• [Exercise directions] Tally all lines containing the word "points". Give the number alone.

## BEGIN Data supplied

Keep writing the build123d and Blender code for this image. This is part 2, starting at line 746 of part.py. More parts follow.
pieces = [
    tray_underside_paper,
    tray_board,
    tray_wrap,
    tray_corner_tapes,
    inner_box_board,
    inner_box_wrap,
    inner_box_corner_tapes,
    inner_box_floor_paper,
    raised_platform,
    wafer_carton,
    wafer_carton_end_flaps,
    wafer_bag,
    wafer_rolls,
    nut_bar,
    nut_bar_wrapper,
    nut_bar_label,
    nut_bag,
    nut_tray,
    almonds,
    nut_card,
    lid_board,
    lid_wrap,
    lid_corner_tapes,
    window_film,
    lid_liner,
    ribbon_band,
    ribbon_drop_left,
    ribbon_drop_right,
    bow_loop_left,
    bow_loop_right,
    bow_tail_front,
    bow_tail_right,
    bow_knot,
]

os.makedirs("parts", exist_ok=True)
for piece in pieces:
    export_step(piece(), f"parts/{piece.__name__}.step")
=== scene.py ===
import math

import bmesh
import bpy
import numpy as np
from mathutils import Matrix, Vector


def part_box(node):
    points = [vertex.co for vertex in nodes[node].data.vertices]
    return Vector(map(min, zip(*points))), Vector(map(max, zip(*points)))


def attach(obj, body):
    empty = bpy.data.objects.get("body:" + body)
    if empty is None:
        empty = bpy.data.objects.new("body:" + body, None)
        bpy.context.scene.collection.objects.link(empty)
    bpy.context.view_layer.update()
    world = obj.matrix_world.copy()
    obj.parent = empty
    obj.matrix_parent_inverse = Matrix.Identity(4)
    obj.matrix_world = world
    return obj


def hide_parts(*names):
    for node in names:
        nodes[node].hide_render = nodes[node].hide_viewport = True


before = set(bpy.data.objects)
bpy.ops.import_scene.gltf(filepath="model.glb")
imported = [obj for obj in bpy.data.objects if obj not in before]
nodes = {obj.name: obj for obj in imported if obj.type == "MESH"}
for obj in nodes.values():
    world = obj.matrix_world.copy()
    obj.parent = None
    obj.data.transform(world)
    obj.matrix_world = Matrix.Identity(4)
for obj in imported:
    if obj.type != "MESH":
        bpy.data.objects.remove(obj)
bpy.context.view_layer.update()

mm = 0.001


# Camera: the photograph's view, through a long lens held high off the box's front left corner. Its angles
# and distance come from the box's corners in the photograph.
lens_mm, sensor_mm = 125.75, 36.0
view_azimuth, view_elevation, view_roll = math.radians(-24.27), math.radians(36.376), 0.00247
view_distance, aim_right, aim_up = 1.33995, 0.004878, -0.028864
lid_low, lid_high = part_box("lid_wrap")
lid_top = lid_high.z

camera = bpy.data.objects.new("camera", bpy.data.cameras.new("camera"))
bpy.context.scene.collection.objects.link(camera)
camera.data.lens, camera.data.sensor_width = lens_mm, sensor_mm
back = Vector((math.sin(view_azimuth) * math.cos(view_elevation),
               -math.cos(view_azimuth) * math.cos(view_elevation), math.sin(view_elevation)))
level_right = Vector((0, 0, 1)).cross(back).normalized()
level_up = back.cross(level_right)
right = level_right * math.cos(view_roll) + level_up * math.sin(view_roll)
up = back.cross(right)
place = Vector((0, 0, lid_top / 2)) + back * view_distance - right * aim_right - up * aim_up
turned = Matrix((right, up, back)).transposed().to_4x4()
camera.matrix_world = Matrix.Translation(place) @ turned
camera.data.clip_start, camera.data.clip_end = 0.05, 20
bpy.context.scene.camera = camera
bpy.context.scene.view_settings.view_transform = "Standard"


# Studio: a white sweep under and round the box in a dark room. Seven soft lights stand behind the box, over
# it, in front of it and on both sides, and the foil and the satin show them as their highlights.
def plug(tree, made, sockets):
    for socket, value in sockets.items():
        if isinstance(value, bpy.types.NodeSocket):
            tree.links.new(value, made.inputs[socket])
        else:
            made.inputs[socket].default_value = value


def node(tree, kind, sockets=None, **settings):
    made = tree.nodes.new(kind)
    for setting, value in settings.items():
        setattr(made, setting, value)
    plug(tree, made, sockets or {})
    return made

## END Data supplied
## BEGIN Data supplied

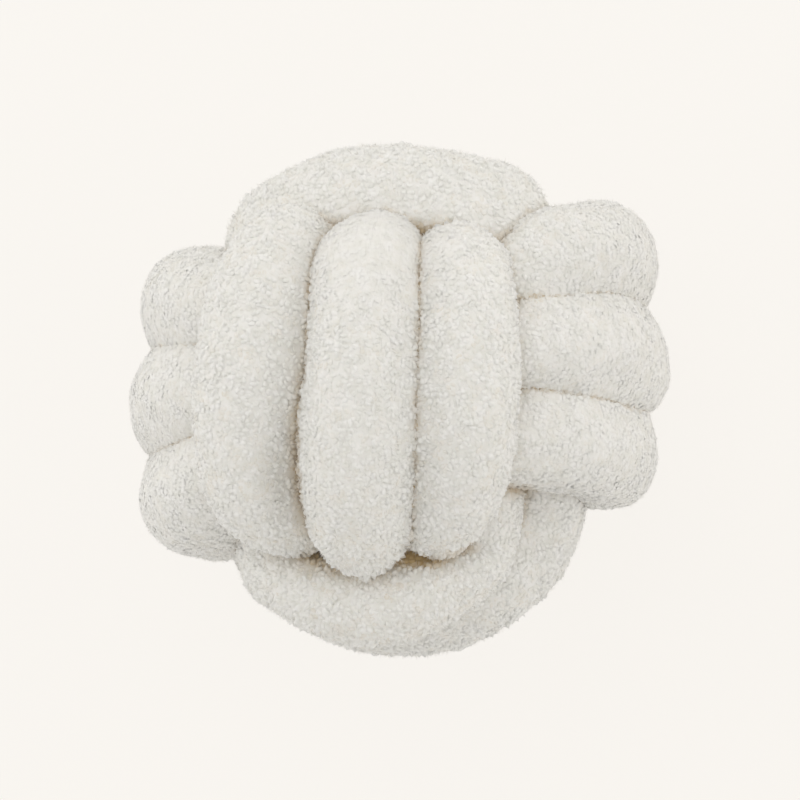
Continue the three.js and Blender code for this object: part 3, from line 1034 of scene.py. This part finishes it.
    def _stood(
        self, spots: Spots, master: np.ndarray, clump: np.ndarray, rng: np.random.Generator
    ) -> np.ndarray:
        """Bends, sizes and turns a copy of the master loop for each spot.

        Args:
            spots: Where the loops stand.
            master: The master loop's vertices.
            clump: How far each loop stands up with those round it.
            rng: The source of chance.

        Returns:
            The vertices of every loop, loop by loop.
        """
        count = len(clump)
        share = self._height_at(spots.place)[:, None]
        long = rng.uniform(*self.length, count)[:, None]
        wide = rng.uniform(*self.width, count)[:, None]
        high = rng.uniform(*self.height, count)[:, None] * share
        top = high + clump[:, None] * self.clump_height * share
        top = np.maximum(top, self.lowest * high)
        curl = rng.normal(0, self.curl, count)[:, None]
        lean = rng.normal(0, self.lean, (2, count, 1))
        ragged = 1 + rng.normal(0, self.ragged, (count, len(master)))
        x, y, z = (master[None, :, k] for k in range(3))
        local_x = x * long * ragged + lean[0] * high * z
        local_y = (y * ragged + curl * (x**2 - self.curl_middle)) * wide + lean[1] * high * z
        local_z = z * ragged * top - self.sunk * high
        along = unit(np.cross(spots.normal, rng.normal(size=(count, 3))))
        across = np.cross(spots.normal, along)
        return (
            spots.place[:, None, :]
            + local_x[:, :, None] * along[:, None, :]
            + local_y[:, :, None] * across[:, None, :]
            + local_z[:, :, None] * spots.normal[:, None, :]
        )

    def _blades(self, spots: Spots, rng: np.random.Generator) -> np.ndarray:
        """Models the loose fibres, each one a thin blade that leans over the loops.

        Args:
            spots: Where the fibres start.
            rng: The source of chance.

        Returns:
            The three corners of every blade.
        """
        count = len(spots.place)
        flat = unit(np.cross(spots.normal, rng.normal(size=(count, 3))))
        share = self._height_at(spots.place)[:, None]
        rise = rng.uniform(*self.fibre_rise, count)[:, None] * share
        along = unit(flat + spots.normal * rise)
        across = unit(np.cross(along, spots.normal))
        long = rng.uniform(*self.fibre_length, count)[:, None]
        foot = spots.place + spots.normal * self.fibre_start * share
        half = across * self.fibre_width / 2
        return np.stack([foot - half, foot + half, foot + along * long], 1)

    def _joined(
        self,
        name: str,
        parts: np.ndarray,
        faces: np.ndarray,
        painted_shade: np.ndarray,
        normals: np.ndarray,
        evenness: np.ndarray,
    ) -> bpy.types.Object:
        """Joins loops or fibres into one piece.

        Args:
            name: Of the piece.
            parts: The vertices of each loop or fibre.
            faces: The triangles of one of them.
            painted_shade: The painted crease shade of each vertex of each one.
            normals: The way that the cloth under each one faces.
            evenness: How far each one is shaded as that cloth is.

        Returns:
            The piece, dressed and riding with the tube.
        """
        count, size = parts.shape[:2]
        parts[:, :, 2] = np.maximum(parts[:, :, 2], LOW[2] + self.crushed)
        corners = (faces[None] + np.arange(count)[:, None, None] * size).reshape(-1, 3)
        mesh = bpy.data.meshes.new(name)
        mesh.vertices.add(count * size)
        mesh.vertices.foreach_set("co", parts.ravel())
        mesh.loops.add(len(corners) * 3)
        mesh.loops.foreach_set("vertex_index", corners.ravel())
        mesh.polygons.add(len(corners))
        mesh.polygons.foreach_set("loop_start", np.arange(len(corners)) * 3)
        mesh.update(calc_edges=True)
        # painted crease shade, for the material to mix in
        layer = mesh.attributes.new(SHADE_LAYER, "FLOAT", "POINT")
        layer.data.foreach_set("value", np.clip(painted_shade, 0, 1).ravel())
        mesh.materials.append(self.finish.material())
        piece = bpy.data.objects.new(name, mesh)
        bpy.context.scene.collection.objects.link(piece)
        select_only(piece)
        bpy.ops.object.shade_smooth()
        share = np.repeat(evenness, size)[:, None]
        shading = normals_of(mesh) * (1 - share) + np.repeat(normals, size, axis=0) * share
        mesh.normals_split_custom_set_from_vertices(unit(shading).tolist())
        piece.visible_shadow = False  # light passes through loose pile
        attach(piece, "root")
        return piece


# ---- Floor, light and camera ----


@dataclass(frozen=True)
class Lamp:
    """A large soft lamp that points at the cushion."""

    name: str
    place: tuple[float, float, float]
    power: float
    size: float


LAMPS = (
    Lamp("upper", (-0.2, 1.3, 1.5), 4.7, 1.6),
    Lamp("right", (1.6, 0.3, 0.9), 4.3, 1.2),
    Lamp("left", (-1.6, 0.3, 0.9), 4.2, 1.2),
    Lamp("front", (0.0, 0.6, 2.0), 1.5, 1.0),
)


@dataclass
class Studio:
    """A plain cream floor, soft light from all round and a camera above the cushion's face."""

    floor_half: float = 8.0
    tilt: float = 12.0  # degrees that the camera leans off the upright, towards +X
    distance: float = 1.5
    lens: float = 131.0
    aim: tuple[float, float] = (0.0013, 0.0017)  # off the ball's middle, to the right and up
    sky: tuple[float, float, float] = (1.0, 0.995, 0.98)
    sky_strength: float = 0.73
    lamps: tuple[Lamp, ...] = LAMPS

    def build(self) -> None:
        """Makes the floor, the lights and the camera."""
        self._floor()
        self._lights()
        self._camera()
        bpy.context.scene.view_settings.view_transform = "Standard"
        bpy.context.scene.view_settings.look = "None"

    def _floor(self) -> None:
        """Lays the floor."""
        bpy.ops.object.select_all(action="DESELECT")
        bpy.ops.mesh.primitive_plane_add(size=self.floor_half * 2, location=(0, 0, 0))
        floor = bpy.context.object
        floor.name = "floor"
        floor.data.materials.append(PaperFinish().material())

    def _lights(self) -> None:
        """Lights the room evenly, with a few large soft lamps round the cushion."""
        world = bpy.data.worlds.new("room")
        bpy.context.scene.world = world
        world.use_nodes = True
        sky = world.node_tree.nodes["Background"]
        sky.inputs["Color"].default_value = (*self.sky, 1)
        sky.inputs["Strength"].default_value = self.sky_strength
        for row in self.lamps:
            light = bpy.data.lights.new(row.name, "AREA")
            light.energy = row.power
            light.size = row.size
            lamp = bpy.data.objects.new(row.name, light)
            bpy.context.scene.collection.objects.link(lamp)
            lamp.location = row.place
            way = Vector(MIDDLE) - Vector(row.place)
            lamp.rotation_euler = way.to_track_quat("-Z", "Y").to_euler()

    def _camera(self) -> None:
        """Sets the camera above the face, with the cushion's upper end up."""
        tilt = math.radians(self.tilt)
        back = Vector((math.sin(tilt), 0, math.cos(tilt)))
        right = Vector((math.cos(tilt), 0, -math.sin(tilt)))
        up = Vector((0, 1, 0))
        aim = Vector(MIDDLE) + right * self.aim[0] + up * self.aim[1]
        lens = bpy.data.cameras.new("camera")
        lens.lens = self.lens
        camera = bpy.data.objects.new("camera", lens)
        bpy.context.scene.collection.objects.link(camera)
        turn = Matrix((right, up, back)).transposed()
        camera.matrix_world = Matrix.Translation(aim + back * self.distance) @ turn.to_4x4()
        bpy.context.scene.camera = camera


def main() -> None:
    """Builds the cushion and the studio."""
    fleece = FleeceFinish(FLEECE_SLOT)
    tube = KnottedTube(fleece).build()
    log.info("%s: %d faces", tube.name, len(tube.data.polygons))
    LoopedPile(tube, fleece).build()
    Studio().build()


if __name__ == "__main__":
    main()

## END Data supplied

• [Answer to this exercise] 3